T. Rob Brown / AP
A Carl Junction, Mo., firefighter works to extinguish the smoldering remains of the Islamic Society of Joplin mosque Mondayin Joplin, Mo.
A mosque in Joplin, Mo. that was the target of an apparent arson attack a month ago burned to the ground on Monday.
About 30 federal investigators from the FBI and Bureau of Alcohol Tobacco and Firearms were working with local officials to determine whether Monday's fire at the Islamic Society of Joplin was arson. It will take a few days to determine the cause of the blaze, officials said at a news conference Monday afternoon.
"If this fire is determined to be deliberate in nature it will be investigated to the fullest extent possible," said FBI Special Agent in Charge Michael Kaste. "Any act of violence to a house of worship is taken very seriously by law enforcement and threatens the very core of the safety and security that our communities enjoy."

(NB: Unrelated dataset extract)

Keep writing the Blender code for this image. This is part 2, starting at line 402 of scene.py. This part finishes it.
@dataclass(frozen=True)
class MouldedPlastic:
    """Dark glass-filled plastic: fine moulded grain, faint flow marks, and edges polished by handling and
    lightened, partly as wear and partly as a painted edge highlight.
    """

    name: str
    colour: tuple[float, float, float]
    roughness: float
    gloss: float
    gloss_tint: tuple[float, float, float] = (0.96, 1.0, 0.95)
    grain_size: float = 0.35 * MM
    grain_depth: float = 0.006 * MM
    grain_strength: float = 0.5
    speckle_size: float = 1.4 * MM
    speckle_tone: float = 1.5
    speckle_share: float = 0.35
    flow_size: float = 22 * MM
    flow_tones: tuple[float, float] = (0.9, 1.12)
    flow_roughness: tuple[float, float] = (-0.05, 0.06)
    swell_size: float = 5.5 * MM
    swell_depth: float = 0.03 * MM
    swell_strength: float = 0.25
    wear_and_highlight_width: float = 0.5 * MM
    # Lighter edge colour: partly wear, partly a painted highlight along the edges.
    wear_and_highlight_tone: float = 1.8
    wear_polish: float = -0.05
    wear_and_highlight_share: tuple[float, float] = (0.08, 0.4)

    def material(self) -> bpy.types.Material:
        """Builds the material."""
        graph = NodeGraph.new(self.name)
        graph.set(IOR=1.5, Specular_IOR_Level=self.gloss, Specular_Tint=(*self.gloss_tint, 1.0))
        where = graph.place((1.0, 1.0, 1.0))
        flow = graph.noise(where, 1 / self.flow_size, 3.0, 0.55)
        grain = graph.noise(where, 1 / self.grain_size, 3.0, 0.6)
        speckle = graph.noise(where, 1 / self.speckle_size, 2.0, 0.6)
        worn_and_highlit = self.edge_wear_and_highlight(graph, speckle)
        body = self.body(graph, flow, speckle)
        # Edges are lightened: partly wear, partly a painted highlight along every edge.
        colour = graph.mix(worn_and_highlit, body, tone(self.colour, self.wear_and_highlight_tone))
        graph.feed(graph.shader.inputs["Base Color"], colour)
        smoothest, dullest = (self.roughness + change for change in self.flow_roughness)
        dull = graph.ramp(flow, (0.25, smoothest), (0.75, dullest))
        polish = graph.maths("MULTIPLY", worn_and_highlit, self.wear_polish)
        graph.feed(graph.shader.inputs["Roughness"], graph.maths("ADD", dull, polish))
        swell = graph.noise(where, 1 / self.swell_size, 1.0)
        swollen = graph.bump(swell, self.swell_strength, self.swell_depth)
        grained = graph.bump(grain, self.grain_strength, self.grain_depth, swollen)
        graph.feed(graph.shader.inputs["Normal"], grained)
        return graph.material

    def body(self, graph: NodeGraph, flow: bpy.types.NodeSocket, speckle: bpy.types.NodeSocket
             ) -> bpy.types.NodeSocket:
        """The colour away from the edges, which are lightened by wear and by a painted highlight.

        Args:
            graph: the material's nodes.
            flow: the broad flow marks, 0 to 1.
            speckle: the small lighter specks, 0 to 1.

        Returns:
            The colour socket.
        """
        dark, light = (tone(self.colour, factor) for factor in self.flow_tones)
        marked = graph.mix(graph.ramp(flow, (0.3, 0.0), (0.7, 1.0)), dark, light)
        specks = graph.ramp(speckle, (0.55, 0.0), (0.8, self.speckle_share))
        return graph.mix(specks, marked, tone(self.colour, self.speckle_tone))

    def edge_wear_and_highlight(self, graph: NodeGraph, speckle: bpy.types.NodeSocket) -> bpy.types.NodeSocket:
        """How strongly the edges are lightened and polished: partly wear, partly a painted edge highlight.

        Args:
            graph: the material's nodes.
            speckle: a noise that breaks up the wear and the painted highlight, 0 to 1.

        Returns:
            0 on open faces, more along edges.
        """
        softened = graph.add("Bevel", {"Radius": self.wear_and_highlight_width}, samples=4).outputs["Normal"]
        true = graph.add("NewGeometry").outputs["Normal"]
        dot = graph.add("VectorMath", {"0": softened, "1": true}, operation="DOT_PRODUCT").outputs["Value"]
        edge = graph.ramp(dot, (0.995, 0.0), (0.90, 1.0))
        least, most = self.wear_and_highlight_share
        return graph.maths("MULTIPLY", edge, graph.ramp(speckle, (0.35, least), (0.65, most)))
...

Carl Junction Fire Department and the Jasper County Sheriff's Department responded to the fire at about 3:40 a.m. after it was reported by people driving past. The building, which was empty at the time of the fire, sustained a total loss, the FBI said.
The FBI and ATF recently offered a $15,000 reward for information leading to the arrest and indictment of a suspected arsonist who was captured on surveillance video on July 4 throwing a lit object onto the roof of the mosque. The suspect in that fire, which damaged the roof, but did not penetrate the building's interior, is still at large. The FBI has posted the video on its website.

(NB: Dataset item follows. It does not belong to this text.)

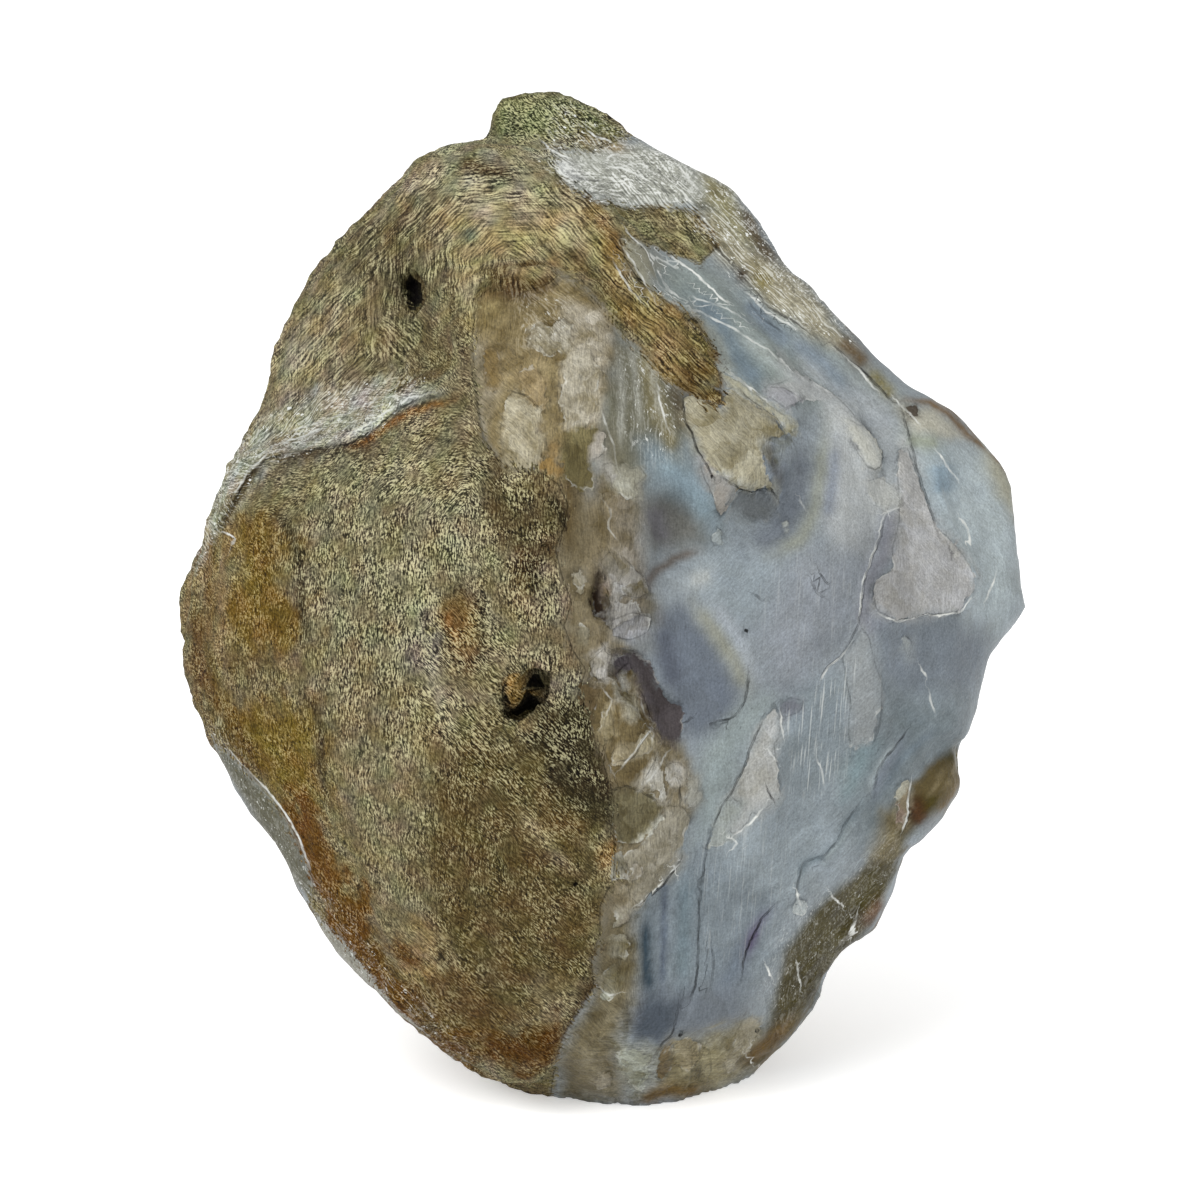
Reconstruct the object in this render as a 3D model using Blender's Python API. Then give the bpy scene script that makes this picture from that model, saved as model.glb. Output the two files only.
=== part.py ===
"""A rough blue lace agate: a nodule broken open down one side, standing on a small flat spot.

The stone is one solid. Its forms are drawn in millimetres on its show side, which leans back from upright
by SHOW_TILT: u to the right, v up the show side, and w out of it. The forms of the far side are drawn in
the same way by someone who stands behind it, so their u runs to the left.

A finely divided ball is drawn out to the stone's outline and depth and planed by its broken faces. Plates,
ledges, ridges, furrows, lumps and hollows then move its surface along its own normals, and it is thinned
out to the triangles that this shape needs. The flat spot is cut last.
"""

import math

import bmesh
import bpy
import numpy as np
from mathutils import Matrix, Vector, noise

MM = 0.001

# The rough body, in millimetres
FRONT_DEPTH = 35.5
BACK_DEPTH = 31.0
BODY_FULLNESS = 2.35  # 2 is an ellipse in depth, and more is boxier
BALL_DIVISIONS = 7
OUTLINE_SCALE = 0.985  # the outline is drawn as the eye sees it, with its near edge a little enlarged
RIM_SMOOTHING = math.radians(14.0)
RIM_DETAIL_DEPTH = 7.5  # how far a notch in the outline runs in depth
RIM_BELT = (0.5, 6.0)  # forms start at the first depth from the outline, and are whole past the second

# How it stands
SHOW_TILT = math.radians(12.0)
SHOW_ORIGIN = (-0.13, 2.65, 46.3)  # the show frame's origin, from the middle of the flat spot's plane
CUTTER_SIZE = 120.0

# Its surface
THINNED_SHARE = 0.112  # of the ball's triangles
RIND_LUMPS = (8.0, 0.55)  # how far apart they are, and how high
BREAK_WAVES = (17.0, 0.5)
FRONT_WANDER = (6.0, 0.5)  # how far apart the wobbles in the forms' edges are, and how wide
BACK_WANDER = (11.0, 3.2)
LEDGE_LIP = 0.9  # how wide the steep part of a ledge is
LEDGE_TAPER = 0.12  # the share of a ledge at each end over which it dies out
RIDGE_TAPER = 0.25
RIDGE_END_HEIGHT = 0.25  # of a ridge's full height
LUMP_SHOULDER = 1.5  # 1 is a bell, and more is flatter on top with steeper sides
NOISE_ROUGHNESS = 0.55
NOISE_GAP = 2.1  # how much finer each layer of noise is than the one before
NOISE_LAYERS = 3
NOISE_SHIFT = (17.3, -9.1, 5.7)  # between one seed's noise and the next's

# Where the rind ends on the show side: along a line that leans a little, and short of the outline
BREAK_LEAN = 0.12
BREAK_EDGE = (0.0, 8.0)
BREAK_DEPTH = (-6.0, 2.0)
BARE_PATCHES = ("bare window", "low scar")

# The outline, square to the show side, clockwise from the top knob. Its lowest stretch is below the flat
# spot and is cut away.
OUTLINE = [
    (-8.0, 51.0), (-5.5, 50.8), (-3.4, 50.3), (-0.8, 49.2), (2.0, 47.4), (6.1, 45.0), (9.2, 43.3),
    (13.5, 41.9), (16.5, 37.5), (18.6, 33.3), (21.8, 31.2), (23.2, 28.6), (24.8, 26.6), (27.3, 23.6),
    (29.3, 20.0), (31.8, 20.3), (35.6, 19.6), (38.4, 17.6), (41.8, 13.9), (42.7, 12.0), (42.8, 2.5),
    (43.1, -0.8), (42.4, -1.9), (38.8, -5.4), (37.0, -9.0), (36.0, -15.6), (35.2, -19.4), (32.8, -21.4),
    (30.4, -22.4), (30.1, -25.0), (29.8, -29.0), (27.7, -33.2), (24.2, -35.2), (22.6, -38.0),
    (22.0, -40.6), (18.9, -44.6), (14.8, -48.2), (10.2, -52.6), (5.0, -55.4), (-1.0, -55.4),
    (-7.4, -52.2), (-11.6, -47.4), (-14.8, -43.6), (-18.6, -39.7), (-23.9, -35.9), (-27.7, -30.5),
    (-31.0, -25.3), (-34.3, -19.3), (-38.1, -12.1), (-40.3, -7.4), (-42.5, -2.6), (-42.3, 1.2),
    (-40.5, 4.6), (-38.6, 9.6), (-37.9, 12.0), (-35.7, 15.6), (-33.9, 19.6), (-32.4, 24.8),
    (-30.4, 29.6), (-29.0, 32.2), (-26.6, 35.2), (-23.0, 39.0), (-18.7, 43.0), (-15.1, 46.3),
    (-12.6, 46.6), (-10.9, 46.8), (-10.9, 47.6), (-10.0, 49.4),
]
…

ATF and FBI respond to all fires that occur in places of worship, a practice put in place after a rash of arson attacks targeting churches in the 1990s, according to ATF spokeswoman Trista Frederick.
The Islamic Society's religious leader, Imam Lahmuddin, told the Joplin Globe that worshippers were in the mosque until about 11:20 on Sunday night, and were planning to be back for 5 a.m. prayer on Monday. Muslims are observing the month of Ramadan, which involves fasting from dawn until sunset each day. During Ramadan, many Muslims gather to break the fast in the evenings and pray at the mosque more frequently.
"We just take this as a test from God. God is testing us. This is the month of Ramadan. We are fasting. We are not supposed to get angry, we are not supposed to say anything bad," he said. "But that’s not only for this month, but for every day of our lives. In Ramadan we are more careful in guarding our tongues, not to say anything inappropriate."
The nonprofit Muslim rights group, the Council on American Islamic Relations, announced Monday that it was offering a $10,000 reward "for information leading to the arrest and conviction of whoever may have caused Monday fire."
CAIR called for stepped-up police protection at Muslim institutions and other houses of worship nationwide because of the Joplin mosque fires and Sunday's deadly shooting at a Sikh temple in Wisconsin.
CAIR noted that Sikh men who wear beards and turbans as part of their faith are often targeted by bigots who mistake them for Muslims.
The ongoing scene investigation involves reconstruction the scene, identifying the cause and origin of the fire, conducting interviews and sifting through debris to obtain and collect evidence related to the incident, the FBI said in a release.
In some cases, the fire damage is too extensive for experts to determine the cause, said Frederick, of the ATF.